By Allie Dean
Nydia Tisdale testified Friday that she felt “pain and terror” when she was forcibly removed by a law enforcement officer from an August 2014 political rally.
“With him pushing his groin against my buttocks, I felt like I was being raped with my clothes on,” Tisdale said.
Self-proclaimed citizen journalist Tisdale took the stand in her criminal trial Friday afternoon, offering her version of events leading to her arrest at a GOP rally at Burt’s Pumpkin Farm in Dawsonville.
Facing charges of obstruction of an officer and criminal trespass, Tisdale described discovering the page for the event on Facebook, tweeting at candidates to help spread the word about the rally and researching the farm, which she had never visited.
Tisdale, who for years has videotaped political events and open meetings and uploaded the videos to her YouTube channel, said her intention when she arrived at the farm was simple.
“I wanted to hear the speeches, I wanted to video record the speeches, and I wanted to post the speeches,” Tisdale said.
A conversation that she had with Burt’s Farm co-owner Kathy Burt upon her arrival assured her she had permission to film, she said.
“There was agreement. OK. No objection,” she said.
Burt previously testified that she welcomed Tisdale and told her to make herself at home. During a short conversation, Burt said Tisdale informed her she was “there to film for the governor.”
The trouble began, Tisdale said, when she was confronted by three men who, on separate occasions, asked her to stop filming the candidates speaking at the rally. She said she never looked at them nor heeded their requests, keeping her eyes on her viewfinder.
The third man to approach her was then-Capt. Tony Wooten with the Dawson County Sheriff’s Office.
Tisdale said she did not see Wooten, nor did he identify himself before he pulled her from her chair and “frogmarched” her into a nearby barn.
“He slammed me up against the counter and bent me over and held me there … with his body against my body,” Tisdale said.
Tisdale has threatened previously to file sexual assault charges against Wooten, who she said left bruises on her pelvic region from pressing her against the counter.
When previously asked by prosecutors if he pressed his groin against Tisdale’s buttocks, Wooten denied the allegation.
Wooten also previously testified that Tisdale was uncooperative when he escorted her from the rally.
”She was trying to resist and get away the entire time,” Wooten said. “I was kicked in the shins a couple times … I was also struck with an elbow in the face.”
Earlier this week, the prosecution played the entirety of a 911 phone call made by a woman at the rally in which the caller told the operator that Tisdale was resisting arrest and that she feared for Wooten’s safety.
Tisdale said she didn’t understand why she was taken from the rally and held by a “mystery man” in the barn when she felt she had obtained permission from Kathy Burt to film.
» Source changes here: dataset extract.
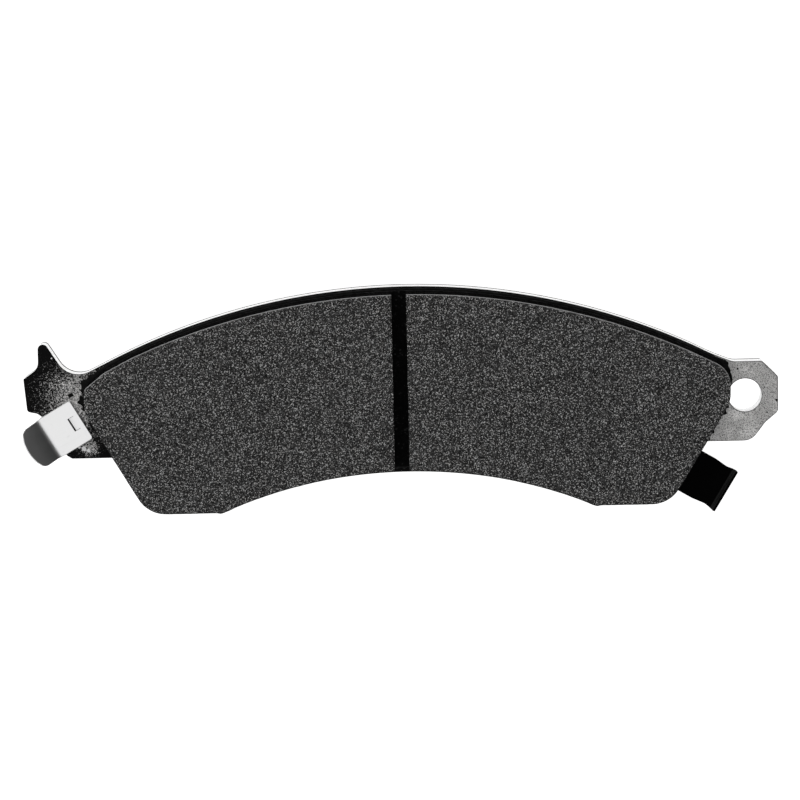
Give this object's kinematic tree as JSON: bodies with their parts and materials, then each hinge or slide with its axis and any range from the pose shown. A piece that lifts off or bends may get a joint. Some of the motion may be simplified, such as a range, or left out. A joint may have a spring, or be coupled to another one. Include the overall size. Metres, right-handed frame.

Tisdale’s attorney Catherine Bernard asked Tisdale a hypothetical: If the Burts had asked you to leave, would you have left?
“Certainly, but that request was never made,” Tisdale said. “No one ever asked me to leave.”
Tisdale’s testimony followed prominent Republicans, including Agriculture Commissioner Gary Black and Insurance Commissioner Ralph Hudgens, who attested they had not been intimidated by Tisdale recording.
But when Assistant District Attorney Conley Greer recalled to the stand Clint Bearden, a local attorney who has been recognized as the de-facto organizer of the event, Bearden said it was Hudgens who decided it wasn’t OK for Tisdale to film.
“Mr. Hudgens was upset about someone videotaping him,” Bearden testified, recalling a conversation he, Wooten and others had with Hudgens and his wife as Hudgens prepared to leave for another event. “Mr. Hudgens kept saying he wanted to get the video tape.”
On Thursday, Hudgens answered ‘no’ to Bernard’s question about whether Tisdale’s filming intimidated him or made him want to stop talking.
“I have never seen anybody misrepresent their stance as much as Michelle Nunn did,” Hudgens says on the Tisdale video. “I thought I was going to absolutely puke listening to her.”
He is then seen pointing at the camera.
“I don’t know why you’re filming, but yes I said that,” Hudgens appears to tell Tisdale.
Hudgens’ concerns prompted a campaign staffer to go up to Tisdale and ask her to stop filming, Bearden said. When the staffer returned unsuccessful in getting Tisdale to stop, Bearden said he approached the property owners, Johnny and Kathy Burt.
“(Mr. Burt) wasn’t angry, he was just like, ‘OK, just ask her to stop filming, ask her to turn off her camera … tell her if she turns off her camera she can stay,’” Bearden said.
Bearden then said he approached Tisdale, identified himself as a representative of the property owners and said they would like her to stop filming.
Tisdale maintains that neither the campaign staffer, Bearden or Wooten identified themselves to her when asking her to stop filming.
“No one provided their identity,” Tisdale said. “They gave me no information about who they were or what authority they had to make any of these requests.”
The trial will resume at 9 a.m. Monday with closing statements.